→ **Source data**:
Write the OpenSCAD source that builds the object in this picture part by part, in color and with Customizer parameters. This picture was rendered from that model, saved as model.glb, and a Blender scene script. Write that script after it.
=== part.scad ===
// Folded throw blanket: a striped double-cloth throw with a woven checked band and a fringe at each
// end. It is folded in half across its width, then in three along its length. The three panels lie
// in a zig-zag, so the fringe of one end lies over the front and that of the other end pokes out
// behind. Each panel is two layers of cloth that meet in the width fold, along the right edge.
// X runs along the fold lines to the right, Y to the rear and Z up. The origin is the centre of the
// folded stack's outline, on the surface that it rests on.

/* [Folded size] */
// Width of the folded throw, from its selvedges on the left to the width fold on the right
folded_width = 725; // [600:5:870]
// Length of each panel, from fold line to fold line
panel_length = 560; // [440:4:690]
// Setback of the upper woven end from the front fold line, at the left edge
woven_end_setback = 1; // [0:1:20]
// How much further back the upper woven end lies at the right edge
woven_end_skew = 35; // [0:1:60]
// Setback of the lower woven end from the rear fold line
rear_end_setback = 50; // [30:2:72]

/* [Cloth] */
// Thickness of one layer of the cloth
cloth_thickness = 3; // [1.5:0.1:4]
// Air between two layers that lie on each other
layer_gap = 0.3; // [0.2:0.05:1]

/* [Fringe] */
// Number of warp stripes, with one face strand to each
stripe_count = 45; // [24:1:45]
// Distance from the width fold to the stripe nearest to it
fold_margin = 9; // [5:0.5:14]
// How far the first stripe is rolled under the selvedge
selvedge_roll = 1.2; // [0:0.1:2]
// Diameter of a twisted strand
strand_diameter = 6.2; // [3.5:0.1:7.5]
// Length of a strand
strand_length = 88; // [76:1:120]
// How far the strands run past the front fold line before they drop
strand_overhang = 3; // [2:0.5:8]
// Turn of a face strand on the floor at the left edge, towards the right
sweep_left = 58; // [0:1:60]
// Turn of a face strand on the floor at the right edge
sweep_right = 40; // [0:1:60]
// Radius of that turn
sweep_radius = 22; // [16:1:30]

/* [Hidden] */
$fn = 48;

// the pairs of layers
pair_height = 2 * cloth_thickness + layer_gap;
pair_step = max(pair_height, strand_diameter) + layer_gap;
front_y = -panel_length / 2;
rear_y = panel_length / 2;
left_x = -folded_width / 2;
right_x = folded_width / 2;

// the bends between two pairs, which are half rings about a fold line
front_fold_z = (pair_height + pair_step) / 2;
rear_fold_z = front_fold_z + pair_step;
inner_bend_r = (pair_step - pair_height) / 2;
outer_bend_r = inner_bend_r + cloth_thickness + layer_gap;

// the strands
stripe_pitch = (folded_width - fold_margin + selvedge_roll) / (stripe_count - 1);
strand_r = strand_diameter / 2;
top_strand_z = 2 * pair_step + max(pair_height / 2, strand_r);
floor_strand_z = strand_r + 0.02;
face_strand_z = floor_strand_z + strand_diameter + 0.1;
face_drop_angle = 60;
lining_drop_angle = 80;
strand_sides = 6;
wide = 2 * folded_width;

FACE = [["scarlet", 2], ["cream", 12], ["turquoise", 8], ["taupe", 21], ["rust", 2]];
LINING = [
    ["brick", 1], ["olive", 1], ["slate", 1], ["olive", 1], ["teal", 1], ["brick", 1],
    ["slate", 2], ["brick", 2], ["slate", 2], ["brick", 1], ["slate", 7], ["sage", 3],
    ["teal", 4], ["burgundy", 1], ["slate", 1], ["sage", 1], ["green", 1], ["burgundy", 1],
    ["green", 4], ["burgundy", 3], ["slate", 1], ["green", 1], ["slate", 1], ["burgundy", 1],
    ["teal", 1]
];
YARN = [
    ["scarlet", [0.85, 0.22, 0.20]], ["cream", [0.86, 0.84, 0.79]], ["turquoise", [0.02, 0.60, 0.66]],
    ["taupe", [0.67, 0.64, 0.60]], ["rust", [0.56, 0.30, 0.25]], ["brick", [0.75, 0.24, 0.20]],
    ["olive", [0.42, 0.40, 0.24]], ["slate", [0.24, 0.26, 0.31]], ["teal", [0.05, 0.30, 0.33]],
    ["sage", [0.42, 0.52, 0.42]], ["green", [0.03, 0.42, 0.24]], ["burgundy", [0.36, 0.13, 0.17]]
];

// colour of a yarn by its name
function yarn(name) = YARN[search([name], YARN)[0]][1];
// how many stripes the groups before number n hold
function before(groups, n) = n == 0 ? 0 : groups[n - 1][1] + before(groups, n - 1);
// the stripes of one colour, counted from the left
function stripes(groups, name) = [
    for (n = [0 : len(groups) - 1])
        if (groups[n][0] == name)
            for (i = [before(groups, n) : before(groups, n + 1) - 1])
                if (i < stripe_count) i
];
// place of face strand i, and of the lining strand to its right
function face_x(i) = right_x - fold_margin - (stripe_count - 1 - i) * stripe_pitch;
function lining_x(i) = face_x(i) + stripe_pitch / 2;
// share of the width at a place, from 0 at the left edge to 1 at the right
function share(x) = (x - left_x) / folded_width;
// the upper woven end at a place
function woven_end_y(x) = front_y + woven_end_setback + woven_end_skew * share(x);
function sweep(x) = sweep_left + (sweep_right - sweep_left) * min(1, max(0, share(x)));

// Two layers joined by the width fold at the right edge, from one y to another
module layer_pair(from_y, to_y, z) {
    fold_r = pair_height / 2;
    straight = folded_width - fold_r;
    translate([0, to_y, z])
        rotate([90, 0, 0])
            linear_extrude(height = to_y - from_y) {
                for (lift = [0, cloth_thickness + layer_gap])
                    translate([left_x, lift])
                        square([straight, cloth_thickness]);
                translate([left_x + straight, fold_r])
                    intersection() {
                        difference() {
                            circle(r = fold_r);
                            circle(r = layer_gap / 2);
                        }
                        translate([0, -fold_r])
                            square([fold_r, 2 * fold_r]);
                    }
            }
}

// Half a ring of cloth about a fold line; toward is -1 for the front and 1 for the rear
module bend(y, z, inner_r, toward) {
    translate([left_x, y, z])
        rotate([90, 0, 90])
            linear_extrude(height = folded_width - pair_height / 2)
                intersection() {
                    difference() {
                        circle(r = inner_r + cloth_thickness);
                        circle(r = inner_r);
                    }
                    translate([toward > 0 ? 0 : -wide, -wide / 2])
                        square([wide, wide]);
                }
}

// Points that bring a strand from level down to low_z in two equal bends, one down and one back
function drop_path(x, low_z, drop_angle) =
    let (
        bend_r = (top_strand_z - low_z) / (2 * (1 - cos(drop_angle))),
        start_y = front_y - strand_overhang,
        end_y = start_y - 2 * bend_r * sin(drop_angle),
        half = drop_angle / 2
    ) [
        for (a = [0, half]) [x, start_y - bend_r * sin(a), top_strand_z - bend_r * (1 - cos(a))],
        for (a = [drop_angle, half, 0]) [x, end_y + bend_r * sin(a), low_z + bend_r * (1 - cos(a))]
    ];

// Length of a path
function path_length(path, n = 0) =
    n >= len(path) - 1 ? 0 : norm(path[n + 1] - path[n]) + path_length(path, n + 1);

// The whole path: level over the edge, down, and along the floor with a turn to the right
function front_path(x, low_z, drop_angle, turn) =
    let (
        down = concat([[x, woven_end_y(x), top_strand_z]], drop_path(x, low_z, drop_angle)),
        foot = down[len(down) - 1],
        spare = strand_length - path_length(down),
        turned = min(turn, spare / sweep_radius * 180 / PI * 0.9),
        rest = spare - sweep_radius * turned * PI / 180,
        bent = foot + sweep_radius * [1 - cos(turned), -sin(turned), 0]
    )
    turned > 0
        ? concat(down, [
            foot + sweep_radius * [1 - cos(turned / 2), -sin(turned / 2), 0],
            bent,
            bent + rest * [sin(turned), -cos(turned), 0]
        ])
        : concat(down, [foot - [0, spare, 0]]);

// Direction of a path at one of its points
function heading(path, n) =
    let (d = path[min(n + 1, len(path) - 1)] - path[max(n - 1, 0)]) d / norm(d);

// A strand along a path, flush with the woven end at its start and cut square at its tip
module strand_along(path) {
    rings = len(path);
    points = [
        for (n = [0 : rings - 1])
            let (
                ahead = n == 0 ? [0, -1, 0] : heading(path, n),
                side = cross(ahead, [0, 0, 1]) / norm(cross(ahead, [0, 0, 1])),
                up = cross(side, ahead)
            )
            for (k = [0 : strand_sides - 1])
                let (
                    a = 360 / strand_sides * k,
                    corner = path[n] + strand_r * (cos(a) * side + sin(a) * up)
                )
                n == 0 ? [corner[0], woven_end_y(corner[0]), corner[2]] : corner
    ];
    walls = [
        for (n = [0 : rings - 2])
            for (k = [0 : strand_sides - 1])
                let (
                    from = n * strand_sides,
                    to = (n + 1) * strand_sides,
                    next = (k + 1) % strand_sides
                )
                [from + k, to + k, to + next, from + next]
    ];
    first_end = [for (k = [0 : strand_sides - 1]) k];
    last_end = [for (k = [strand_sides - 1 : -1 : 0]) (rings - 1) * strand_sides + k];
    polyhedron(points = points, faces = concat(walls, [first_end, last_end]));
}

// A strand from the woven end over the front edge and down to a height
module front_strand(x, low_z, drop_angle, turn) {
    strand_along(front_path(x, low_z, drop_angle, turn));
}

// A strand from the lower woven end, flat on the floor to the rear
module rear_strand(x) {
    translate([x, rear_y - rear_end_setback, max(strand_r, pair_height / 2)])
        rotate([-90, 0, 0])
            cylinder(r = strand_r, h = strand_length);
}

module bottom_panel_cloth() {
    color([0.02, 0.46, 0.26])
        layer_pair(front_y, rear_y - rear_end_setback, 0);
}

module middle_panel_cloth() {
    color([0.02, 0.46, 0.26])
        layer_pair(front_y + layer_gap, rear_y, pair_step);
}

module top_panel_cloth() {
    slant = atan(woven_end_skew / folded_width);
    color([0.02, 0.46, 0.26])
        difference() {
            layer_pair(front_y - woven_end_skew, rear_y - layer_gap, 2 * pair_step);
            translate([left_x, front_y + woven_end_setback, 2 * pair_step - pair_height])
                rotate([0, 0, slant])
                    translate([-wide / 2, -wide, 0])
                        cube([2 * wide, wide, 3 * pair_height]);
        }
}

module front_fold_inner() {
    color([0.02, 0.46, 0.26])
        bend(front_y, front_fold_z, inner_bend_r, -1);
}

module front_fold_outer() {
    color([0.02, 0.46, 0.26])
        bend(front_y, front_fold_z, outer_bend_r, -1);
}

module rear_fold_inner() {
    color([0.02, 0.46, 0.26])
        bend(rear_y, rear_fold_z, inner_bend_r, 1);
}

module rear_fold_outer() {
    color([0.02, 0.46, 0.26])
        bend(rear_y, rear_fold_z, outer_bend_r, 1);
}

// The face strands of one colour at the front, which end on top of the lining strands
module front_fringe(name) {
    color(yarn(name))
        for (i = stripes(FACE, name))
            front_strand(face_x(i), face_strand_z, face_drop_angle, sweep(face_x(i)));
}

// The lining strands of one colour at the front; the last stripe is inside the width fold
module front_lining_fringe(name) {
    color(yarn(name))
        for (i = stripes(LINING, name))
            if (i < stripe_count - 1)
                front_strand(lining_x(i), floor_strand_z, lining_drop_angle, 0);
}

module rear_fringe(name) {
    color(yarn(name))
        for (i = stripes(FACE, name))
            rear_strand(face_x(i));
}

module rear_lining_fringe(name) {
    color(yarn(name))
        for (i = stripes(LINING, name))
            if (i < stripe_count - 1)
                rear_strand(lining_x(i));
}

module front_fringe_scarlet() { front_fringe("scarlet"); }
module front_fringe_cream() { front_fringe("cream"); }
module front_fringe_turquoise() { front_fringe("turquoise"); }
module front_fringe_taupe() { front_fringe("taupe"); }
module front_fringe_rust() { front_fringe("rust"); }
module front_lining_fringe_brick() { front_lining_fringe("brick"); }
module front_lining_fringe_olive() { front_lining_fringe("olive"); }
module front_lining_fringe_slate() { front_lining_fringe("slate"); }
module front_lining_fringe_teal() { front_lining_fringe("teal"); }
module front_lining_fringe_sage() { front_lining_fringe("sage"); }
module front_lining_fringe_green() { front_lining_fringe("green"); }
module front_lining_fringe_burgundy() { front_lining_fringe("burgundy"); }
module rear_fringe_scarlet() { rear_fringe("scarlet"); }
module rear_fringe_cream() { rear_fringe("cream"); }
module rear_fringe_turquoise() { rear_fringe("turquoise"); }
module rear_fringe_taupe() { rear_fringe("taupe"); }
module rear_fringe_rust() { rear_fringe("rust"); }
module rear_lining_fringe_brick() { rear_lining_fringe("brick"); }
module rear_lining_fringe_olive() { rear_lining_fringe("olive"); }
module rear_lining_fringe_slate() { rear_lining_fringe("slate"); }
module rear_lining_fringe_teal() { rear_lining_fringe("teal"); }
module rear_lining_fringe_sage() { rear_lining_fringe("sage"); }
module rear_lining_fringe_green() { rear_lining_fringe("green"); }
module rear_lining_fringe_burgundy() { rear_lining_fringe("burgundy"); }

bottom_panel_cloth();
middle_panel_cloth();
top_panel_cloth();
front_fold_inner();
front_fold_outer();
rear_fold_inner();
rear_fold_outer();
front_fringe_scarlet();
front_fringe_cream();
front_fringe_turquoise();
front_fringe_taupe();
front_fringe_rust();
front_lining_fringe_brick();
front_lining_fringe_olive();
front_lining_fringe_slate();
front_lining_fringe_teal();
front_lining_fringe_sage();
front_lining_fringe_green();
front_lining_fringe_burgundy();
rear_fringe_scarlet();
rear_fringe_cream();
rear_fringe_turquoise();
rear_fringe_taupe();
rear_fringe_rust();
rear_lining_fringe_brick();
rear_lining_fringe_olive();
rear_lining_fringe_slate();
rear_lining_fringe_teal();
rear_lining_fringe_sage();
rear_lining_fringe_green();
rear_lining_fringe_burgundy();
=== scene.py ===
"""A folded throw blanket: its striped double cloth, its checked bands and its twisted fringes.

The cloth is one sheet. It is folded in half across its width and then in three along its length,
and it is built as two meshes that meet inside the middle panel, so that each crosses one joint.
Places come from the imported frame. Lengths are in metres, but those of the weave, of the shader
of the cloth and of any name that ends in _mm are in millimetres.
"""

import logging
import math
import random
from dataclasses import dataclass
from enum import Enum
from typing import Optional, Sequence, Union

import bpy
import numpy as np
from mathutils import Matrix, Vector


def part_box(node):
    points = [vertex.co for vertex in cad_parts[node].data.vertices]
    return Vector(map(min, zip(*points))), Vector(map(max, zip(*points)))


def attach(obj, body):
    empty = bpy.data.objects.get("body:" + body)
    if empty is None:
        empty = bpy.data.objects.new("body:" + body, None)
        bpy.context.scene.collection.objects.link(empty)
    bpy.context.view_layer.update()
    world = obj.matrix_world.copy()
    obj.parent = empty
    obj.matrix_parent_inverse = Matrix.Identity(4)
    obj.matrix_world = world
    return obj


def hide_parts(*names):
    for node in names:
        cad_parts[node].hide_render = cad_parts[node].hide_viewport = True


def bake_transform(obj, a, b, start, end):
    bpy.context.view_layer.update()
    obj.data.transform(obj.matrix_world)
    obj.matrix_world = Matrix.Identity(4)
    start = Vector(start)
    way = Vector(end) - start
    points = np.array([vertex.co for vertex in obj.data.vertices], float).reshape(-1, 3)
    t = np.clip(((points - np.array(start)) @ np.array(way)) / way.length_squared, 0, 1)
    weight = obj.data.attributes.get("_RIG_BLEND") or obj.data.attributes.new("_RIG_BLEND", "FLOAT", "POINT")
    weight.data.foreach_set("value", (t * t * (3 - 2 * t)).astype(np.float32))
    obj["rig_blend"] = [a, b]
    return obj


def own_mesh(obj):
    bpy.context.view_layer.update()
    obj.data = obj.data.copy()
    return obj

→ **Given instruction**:
Where a line above includes "vertices", copy that line.

→ **Written reply**:
    points = [vertex.co for vertex in cad_parts[node].data.vertices]
    points = np.array([vertex.co for vertex in obj.data.vertices], float).reshape(-1, 3)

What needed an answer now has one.